## Data provided
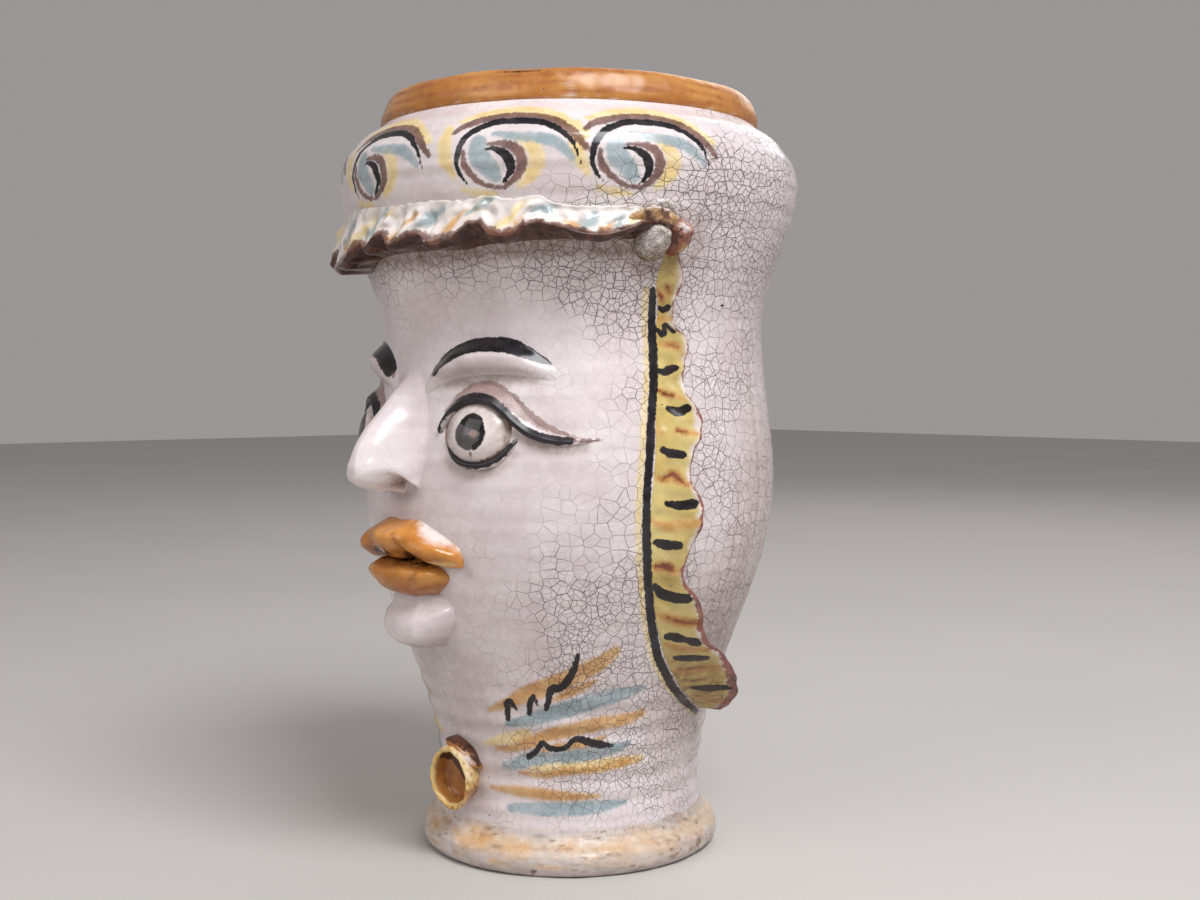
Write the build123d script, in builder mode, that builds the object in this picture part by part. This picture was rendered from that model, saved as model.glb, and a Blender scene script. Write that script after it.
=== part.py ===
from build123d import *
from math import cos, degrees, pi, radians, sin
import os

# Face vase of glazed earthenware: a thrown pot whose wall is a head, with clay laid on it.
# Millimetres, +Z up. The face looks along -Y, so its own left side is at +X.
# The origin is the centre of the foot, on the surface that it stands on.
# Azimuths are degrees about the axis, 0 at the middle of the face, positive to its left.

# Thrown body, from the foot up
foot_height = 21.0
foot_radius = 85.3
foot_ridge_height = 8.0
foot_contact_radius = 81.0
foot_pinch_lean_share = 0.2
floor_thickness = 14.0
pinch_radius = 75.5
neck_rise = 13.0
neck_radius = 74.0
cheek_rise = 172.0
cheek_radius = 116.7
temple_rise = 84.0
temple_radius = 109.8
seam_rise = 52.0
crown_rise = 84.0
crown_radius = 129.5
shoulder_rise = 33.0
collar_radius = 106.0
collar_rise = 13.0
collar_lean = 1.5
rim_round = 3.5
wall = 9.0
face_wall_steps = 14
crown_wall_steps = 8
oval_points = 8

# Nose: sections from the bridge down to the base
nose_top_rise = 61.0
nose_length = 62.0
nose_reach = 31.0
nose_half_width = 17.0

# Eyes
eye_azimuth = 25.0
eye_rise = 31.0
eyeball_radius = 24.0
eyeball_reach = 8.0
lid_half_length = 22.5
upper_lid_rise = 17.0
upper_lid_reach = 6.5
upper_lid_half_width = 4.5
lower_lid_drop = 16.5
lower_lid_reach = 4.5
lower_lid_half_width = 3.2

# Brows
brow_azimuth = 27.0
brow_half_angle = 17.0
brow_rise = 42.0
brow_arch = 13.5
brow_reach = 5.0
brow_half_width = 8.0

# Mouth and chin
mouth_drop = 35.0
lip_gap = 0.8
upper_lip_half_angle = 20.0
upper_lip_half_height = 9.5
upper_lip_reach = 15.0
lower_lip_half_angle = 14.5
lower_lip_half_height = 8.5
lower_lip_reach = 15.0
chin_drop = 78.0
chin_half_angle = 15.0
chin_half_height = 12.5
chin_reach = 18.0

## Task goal
Return only the lines spanning from the first line of the material through the line with "# Azimuths are", copied exactly, both ends kept.

## The completed task
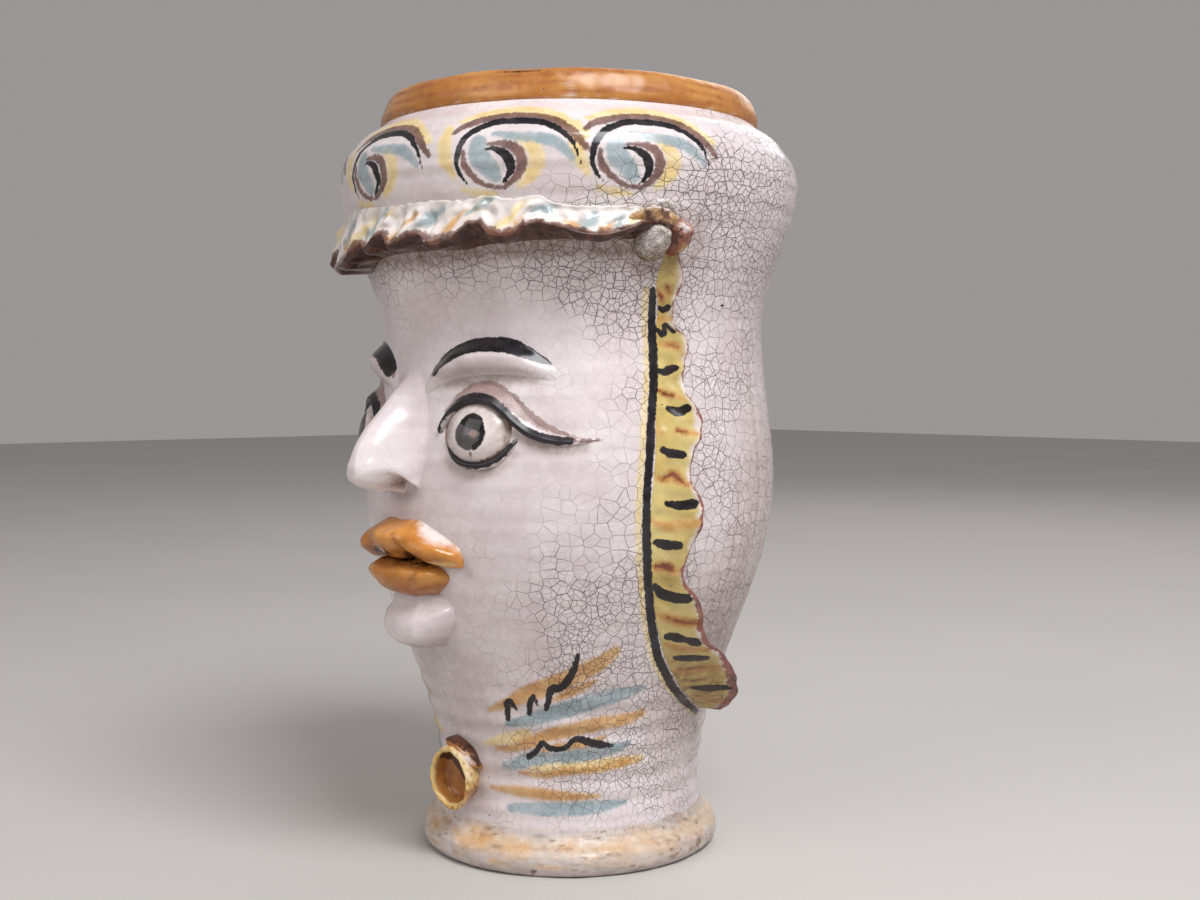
Write the build123d script, in builder mode, that builds the object in this picture part by part. This picture was rendered from that model, saved as model.glb, and a Blender scene script. Write that script after it.
=== part.py ===
from build123d import *
from math import cos, degrees, pi, radians, sin
import os

# Face vase of glazed earthenware: a thrown pot whose wall is a head, with clay laid on it.
# Millimetres, +Z up. The face looks along -Y, so its own left side is at +X.
# The origin is the centre of the foot, on the surface that it stands on.
# Azimuths are degrees about the axis, 0 at the middle of the face, positive to its left.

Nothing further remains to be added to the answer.